With the above configuration, logs from sshd will be sent to the “sshlog” tag, while all other logs will go straight to the “syslog” tag. We could extract other applications from similarly-formatted syslog entries by adding additional Route specifications, but suppose we had some intermingled logs in RFC 5424 format, as shown below?

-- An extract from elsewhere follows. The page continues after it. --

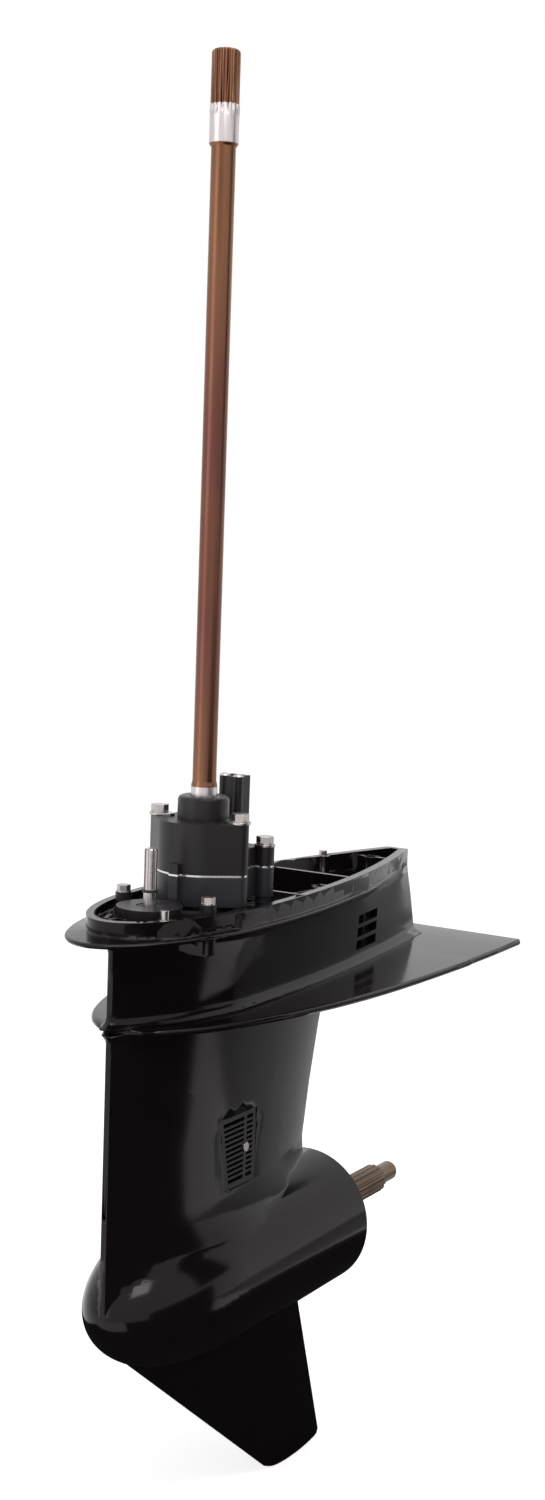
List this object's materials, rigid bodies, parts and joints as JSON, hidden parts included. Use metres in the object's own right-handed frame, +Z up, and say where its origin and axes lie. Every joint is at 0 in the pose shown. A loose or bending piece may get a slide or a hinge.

<101>1 2019-11-26T13:24:56.632535-07:00 web01.example.org webservice 21581 - [useragent="Mozilla/5.0 (Windows NT 10.0; Win64; x64) AppleWebKit/537.36 (KHTML, like Gecko) Chrome/62.0.3191.0 Safari/537.36"] GET /

The regular expression we already have won’t extract the application name (“webservice”) properly, but we can define a second preprocessor and put it in the preprocessor chain after the existing one:

[Listener "syslog"]
        Bind-String="0.0.0.0:2601" #we are binding to all interfaces, with TCP implied
        Tag-Name=syslog
        Preprocessor=bsdrouter
        Preprocessor=rfc5424router

[preprocessor "bsdrouter"]
        Type = regexrouter
        Drop-Misses=false
        # Regex: <pri>version Month Day Time Host App[pid]
        Regex="^(<\\d+>)?\\d?\\s?\\S+ \\d+ \\S+ \\S+ (?P<app>[^\\s\\[]+)(\\[\\d+\\])?:"
        Route-Extraction=app
        Route=sshd:sshlog

[preprocessor "rfc5424router"]
        Type=regexrouter
        Drop-Misses=false
        # Regex: <pri>version Date Host App
        Regex="^<\\d+>\\d? \\S+ \\S+ (?P<app>\\S+)"
        Route-Extraction=app
        Route=webservice:weblog
        Route=apache:weblog
        Route=postfix:		# drop

Note that this new preprocessor definition defines routes for the applications named “webservice” and “apache”, sending both to the “weblog” tag. Note also that it specifies that logs from the “postfix” application should be dropped, perhaps because those logs are already being ingested from another source.